Mediacom's recent 4-page glossy mailing is a great example of a company communicating solely within their own echo-chamber. And when their message slips out into the public, well, you just have to laugh and say:
Their unintended comedy began with their offer:
- Lock-In Great Rates for the Next Two Years...(Ask ATT customer's how that 2-year service lock works for them.)
- the rates for this special offer were 25% higher than what we pay now
- their bandwidth speeds were 6-7 times slower than what we receive now.
Our town is fortunate to have FIOS provided by LISCO.
That's right. We have fiber to the home. That gives us speeds of 80-90 megs up/down. I've seen them higher.
And Lisco offers great customer service, too.
But, Mediacom doesn't know that? Or do they think we don't know that?
But their offer's fine print is what made me burst our laughing. Here's a few lines:
A 24 month contract is required for the new customer.

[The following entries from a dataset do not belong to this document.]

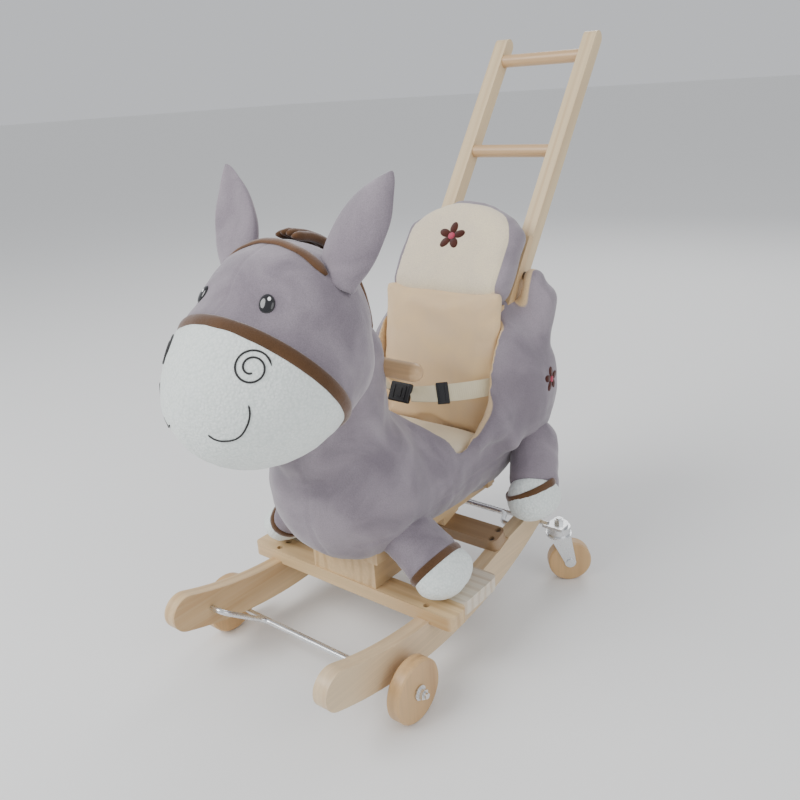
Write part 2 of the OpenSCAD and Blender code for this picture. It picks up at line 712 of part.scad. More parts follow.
// Rear caster frame: bar with a lug at each end, the crank welded along it, and the casters
module at_casters() for (side = [-1, 1]) translate([side * caster_x, caster_y, lug_z]) children();
module rear_bar() color(steel) from_axle() difference() {
    union() {
        cross_rod(rear_bar, rod_d, 2 * (caster_x - lug_r + 2));
        for (side = [-1, 1]) translate([side * caster_x, caster_y, lug_z]) {
            cylinder(r = lug_r, h = lug_t);
            translate([-lug_r - 2 * (side + 1), rear_bar_y - caster_y - rod_d, 0])
                cube([2 * lug_r + 4, lug_r, lug_t]);
        }
    }
    at_casters() translate([0, 0, -eps]) cylinder(d = stem_d + 2 * fit_gap, h = lug_t + 2 * eps);
}
module rear_crank() color(steel) from_axle() crank(rear_pivot, rear_bar);
module caster_bolts() color(steel) from_axle() at_casters() {
    translate([0, 0, crown_z - lug_z - stem_head_t - rest_gap])
        cylinder(d = 2 * stem_d - 2, h = stem_head_t);
    translate([0, 0, crown_z - lug_z - stem_head_t - rest_gap])
        cylinder(d = stem_d, h = lug_z + lug_t + stem_nut_t + 2 - crown_z + stem_head_t + rest_gap);
}
module caster_nuts() color(steel) from_axle() at_casters() translate([0, 0, lug_t]) difference() {
    cylinder(d = stem_nut_d, h = stem_nut_t, $fn = 6);
    translate([0, 0, -eps]) cylinder(d = stem_d + 2 * fit_gap, h = stem_nut_t + 2 * eps);
}

// Caster: fork with its ball race, a riveted axle pin and a wooden wheel, turned out as parked
module at_caster(side) from_axle() translate([side * caster_x, caster_y, 0])
    rotate([0, 0, side * (90 - caster_turn) + (side > 0 ? 0 : 180)]) children();
module fork(side) color(steel) at_caster(side) difference() {
    union() {
        translate([0, 0, crown_z]) cylinder(r = crown_r, h = crown_t);
        translate([0, 0, crown_z + crown_t]) cylinder(r = cup_r, h = cup_h);
        for (y = [-caster_w / 2 - side_gap - leg_t, caster_w / 2 + side_gap])
            translate([0, y + leg_t, 0]) rotate([90, 0, 0]) linear_extrude(leg_t) {
                polygon([[-leg_top, crown_z + crown_t], [leg_top, crown_z + crown_t],
                    [caster_trail + fork_end_r, caster_d / 2], [caster_trail - fork_end_r, caster_d / 2]]);
                translate([caster_trail, caster_d / 2]) circle(r = fork_end_r);
            }
    }
    translate([0, 0, crown_z - eps]) cylinder(d = stem_d + 2 * run_gap, h = crown_t + cup_h + 2 * eps);
    fork_pin(fit_gap);
}
module fork_pin(g) translate([caster_trail, 0, caster_d / 2]) rotate([90, 0, 0]) {
    l = caster_w + 2 * (side_gap + leg_t);
    cylinder(d = fork_pin_d + 2 * g, h = l + 2 * g, center = true);
}
module fork_axle(side) color(steel) at_caster(side) {
    fork_pin(0);
    for (y = [-1, 1]) translate([caster_trail, y * (caster_w / 2 + side_gap + leg_t + eps), caster_d / 2])
        rotate([90, 0, 0]) cylinder(d = fork_head_d, h = 2 * eps, center = true);
}
module fork_left() fork(1);
module fork_right() fork(-1);
module fork_axle_left() fork_axle(1);
module fork_axle_right() fork_axle(-1);
module caster_wheel(side) color(pine) at_caster(side)
    translate([caster_trail, caster_w / 2, caster_d / 2]) rotate([90, 0, 0])
        wheel(caster_d, caster_w, fork_pin_d);
module caster_wheel_left() caster_wheel(1);
module caster_wheel_right() caster_wheel(-1);

rocker_left();
rocker_right();
front_cross_board();
rear_cross_board();
pedal_left();
pedal_right();
board_screws();
chest_block();
rear_block();
spine_board();
head_post();
hand_bar();
seat_risers();
seat_board();
lower_back_board();
back_board();
brace_left();
brace_right();
rail_left();
rail_right();
handle_rungs();
handle_bolts();
body_plush();
backrest_plush();
head_plush();
muzzle_plush();
ear_left();
ear_right();
mane();
front_leg_left();
front_leg_right();
front_hoof_left();
front_hoof_right();
rear_leg_left();
rear_leg_right();
rear_hoof_left();
rear_hoof_right();
seat_cushion();
back_cushion();
belt_left();
belt_right();
belt_buckle();
front_axle();
front_crank();
axle_washers();
axle_nuts();
front_wheel_left();
front_wheel_right();
rear_bar();
rear_crank();
caster_bolts();
caster_nuts();
fork_left();
fork_right();
fork_axle_left();
fork_axle_right();
caster_wheel_left();
caster_wheel_right();
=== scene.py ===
import math
import bmesh
import bpy
import numpy as np
from mathutils import Matrix, Vector
from mathutils.bvhtree import BVHTree


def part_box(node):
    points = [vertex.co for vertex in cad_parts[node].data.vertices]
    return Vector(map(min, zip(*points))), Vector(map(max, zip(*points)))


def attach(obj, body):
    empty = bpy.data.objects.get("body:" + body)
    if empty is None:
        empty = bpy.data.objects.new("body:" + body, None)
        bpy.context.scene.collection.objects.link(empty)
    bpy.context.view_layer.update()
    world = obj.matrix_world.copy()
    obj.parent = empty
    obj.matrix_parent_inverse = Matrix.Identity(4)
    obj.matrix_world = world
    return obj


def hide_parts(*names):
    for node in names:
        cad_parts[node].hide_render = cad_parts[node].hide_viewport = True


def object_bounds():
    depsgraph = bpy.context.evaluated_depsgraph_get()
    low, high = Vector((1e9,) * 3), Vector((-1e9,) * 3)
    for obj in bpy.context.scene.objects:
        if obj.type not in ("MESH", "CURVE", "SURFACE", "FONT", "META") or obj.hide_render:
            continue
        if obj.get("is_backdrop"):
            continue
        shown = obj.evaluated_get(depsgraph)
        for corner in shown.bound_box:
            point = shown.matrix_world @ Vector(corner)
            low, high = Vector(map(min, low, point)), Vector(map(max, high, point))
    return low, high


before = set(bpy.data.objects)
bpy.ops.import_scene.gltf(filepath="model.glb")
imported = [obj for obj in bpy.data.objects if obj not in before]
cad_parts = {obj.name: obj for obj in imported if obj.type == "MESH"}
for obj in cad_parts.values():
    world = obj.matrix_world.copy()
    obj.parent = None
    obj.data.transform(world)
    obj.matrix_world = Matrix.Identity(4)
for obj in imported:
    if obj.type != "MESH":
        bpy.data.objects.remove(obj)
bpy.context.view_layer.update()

# Camera, floor and light: a pale studio floor, one large soft key light from the front left,
# a weaker one from the right, and an even pale surround. Lengths in this file are in
# millimetres from the middle of the front axle's line on the floor, and place() gives metres.
AXLE_Y = sum(corner.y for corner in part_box("front_axle")) / 2
EYE = (644.2, -583.9, 672.2)
AZIMUTH, PITCH, ROLL = math.radians(39.42), math.radians(20.51), math.radians(-3.72)
LENS = 37.26


def place(point):
    return Vector((point[0] / 1000, point[1] / 1000 + AXLE_Y, point[2] / 1000))


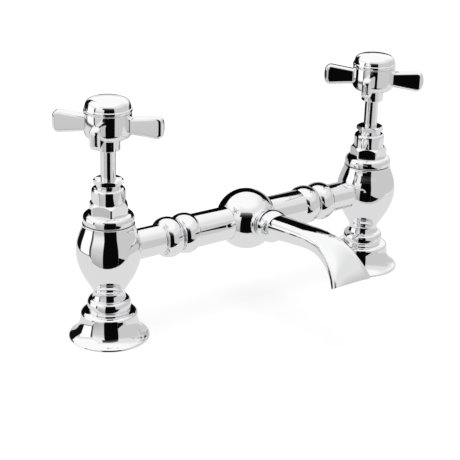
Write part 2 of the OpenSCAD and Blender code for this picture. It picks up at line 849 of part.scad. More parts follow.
module hot_foot() on_pillar(-1) foot();
module hot_foot_gasket() on_pillar(-1) foot_gasket();
module hot_body() on_pillar(-1) body();
module hot_headwork_washer() on_pillar(-1) headwork_washer();
module hot_headwork() on_pillar(-1) headwork(hot_hex_turn);
module hot_gland_packing() on_pillar(-1) gland_packing();
module hot_gland_nut() on_pillar(-1) gland_nut(hot_gland_turn);
module hot_washer_nut() on_pillar(-1) washer_nut();
module hot_tap_washer() on_pillar(-1) tap_washer();
module hot_jumper() on_pillar(-1) jumper();
module hot_spindle() on_pillar(-1) spindle();
module hot_handle() on_pillar(-1) handle(hot_arm_turn);
module hot_handle_screw() on_pillar(-1) handle_screw();
module hot_cap() on_pillar(-1) cap();
module hot_side_tube() side_tube(-1);
module hot_bridge_arm() bridge_arm(-1);
module hot_seal_rings() seal_rings(-1);
module hot_lock_screw() lock_screw(-1);
module cold_foot() on_pillar(1) foot();
module cold_foot_gasket() on_pillar(1) foot_gasket();
module cold_body() on_pillar(1) body();
module cold_headwork_washer() on_pillar(1) headwork_washer();
module cold_headwork() on_pillar(1) headwork(cold_hex_turn);
module cold_gland_packing() on_pillar(1) gland_packing();
module cold_gland_nut() on_pillar(1) gland_nut(cold_gland_turn);
module cold_washer_nut() on_pillar(1) washer_nut();
module cold_tap_washer() on_pillar(1) tap_washer();
module cold_jumper() on_pillar(1) jumper();
module cold_spindle() on_pillar(1) spindle();
module cold_handle() on_pillar(1) handle(cold_arm_turn);
module cold_handle_screw() on_pillar(1) handle_screw();
module cold_cap() on_pillar(1) cap();
module cold_side_tube() side_tube(1);
module cold_bridge_arm() bridge_arm(1);
module cold_seal_rings() seal_rings(1);
module cold_lock_screw() lock_screw(1);

hot_foot();
hot_foot_gasket();
hot_body();
hot_headwork_washer();
hot_headwork();
hot_gland_packing();
hot_gland_nut();
hot_washer_nut();
hot_tap_washer();
hot_jumper();
hot_spindle();
hot_handle();
hot_handle_screw();
hot_cap();
hot_side_tube();
hot_bridge_arm();
hot_seal_rings();
hot_lock_screw();
cold_foot();
cold_foot_gasket();
cold_body();
cold_headwork_washer();
cold_headwork();
cold_gland_packing();
cold_gland_nut();
cold_washer_nut();
cold_tap_washer();
cold_jumper();
cold_spindle();
cold_handle();
cold_handle_screw();
cold_cap();
cold_side_tube();
cold_bridge_arm();
cold_seal_rings();
cold_lock_screw();
ball();
spout_collar();
spout_seal();
spout();
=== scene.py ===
# %% [markdown]
# # A chromed bridge mixer, piece by piece
#
# The frame is the exact model: every solid, where it belongs and how it moves. It was made for
# measuring, and its curves are flat facets. Polished chrome shows each facet, because a mirror
# bends its reflections wherever the surface bends. So the pieces that show are made again here,
# from the same sizes, with much finer meshes. The frame is loaded first, and everything else rides
# on it.

# %% Load the frame
from math import asin, atan2, cos, degrees, hypot, pi, radians, sin, sqrt

import bmesh
import bpy
from mathutils import Matrix, Vector


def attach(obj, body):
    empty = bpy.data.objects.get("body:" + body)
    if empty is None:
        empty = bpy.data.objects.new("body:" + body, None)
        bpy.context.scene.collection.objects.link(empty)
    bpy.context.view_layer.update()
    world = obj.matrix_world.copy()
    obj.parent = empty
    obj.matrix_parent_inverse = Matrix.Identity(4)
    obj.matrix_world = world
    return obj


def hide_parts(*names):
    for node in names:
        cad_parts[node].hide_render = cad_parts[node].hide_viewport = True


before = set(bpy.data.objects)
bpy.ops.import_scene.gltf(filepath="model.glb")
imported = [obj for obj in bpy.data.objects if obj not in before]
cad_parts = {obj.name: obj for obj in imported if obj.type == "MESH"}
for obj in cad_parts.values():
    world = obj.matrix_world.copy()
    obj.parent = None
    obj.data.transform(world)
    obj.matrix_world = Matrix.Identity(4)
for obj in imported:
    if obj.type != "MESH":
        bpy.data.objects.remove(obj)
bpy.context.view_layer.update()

MM = 0.001

# %% [markdown]
# ## The camera
#
# The photograph was taken from the front, left of the spout and above it, with a long lens. The
# place below was found by laying the outlines of the frame over the photograph. A camera looks
# along its own -Z, so its matrix is filled with the directions of right, up and back. The small
# roll keeps the pillars as the photograph leans them.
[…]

A company who can deliver great service to customers doesn't need to lock them in. You lock customers into 2-year contracts because you have not been able to serve them...are not ready to serve them (see ATT) and you know rates will continue to drop, bandwidth speeds will continue to rise, and you still won't be able to keep up. And the customers will find out.
Our Fios is a month-to-month contract. And they installed it on-time, arriving when they said they would unlike needing to spend a whole day waiting for your installers to arrive.
The package prices for Digital Cable, Mediacom Online and phone for new customers will increase $25.00 per month after 12 months.
No, seriously. That's the exact wording. You're already overpriced and under-delivered. And now, after locking your customers into over-priced and under-delivered services you want to increase those rates...
Here's where the spin in the offer became well, planetary, and their believability began to spin-out:
During the term of your promotional offer, if Mediacom raises the rates for our product offerings Mediacom also reserves the right to pass along the same rate increase to you.
Whoa. Give that PR agency a bonus for that spin. Does your head spin, too? Mine did. That's a company referring to itself in the 3rd party to justify raising its prices to itself in order to raise its rates to...you.
A termination fee applies for early cancellation.
Any word on what that termination fee might be? Or has Mediacom not notified Mediacom of the penalties for Mediacom's service to be cancelled by Mediacom?
If you are not 100% satisfied with any Mediacom service, disconnect during the first 30 days, we will provide a full refund of your monthly service fee upon request....
So...we can cancel after the first 30 days and receive a full refund of that month's charges but we face an unknown termination fee for that same early cancellation?
That Mediacom continues to stay in business is nearing the definition for an Act of God clause. There is no explanation and no protection for their customers, either.
But other companies can learn from their mistake. Here's some very basic and obvious steps:
Ask your customers. Assume your customers know as much if not more about your industry than you do. They have no vested interests other than their needs being met.
Ask them if they what they think your contract terms mean. Ask them if they want these terms. Ask them what terms do they want? Ask them why they leave, why they stay. Use the Net Promoter Score. It's a simple, 3-question survey answered in the customer's words why they recommend you or why they refuse. There's your marketing plan in their language.
Ask your employees. They hear from the customers.
Ask them if they can explain your service terms to each other and their customers.
Ask them what customers want, what they don't want, why they leave. There's your marketing plan in language that they hear customers use.
Ask your partners. That's tricky with Mediacom. Mediacom sees Mediacom as an almost adversarial partner with Mediacom. And, that might explain many things. But, with you, ask them if your terms of service make sense to them. Ask them if they can provide what your employees and customers tell you they want. If they can't....find new partners. Mediacom might have this conversation:
Mediacom: I said to myself, Self I need a new partner.
Mediacom: No, you can't say that without prior permission. I reserved the right to say the same thing to myself.
Bottomline, ask somebody outside your echo chamber. They'll know. They'll believe you when you include them in your conversations.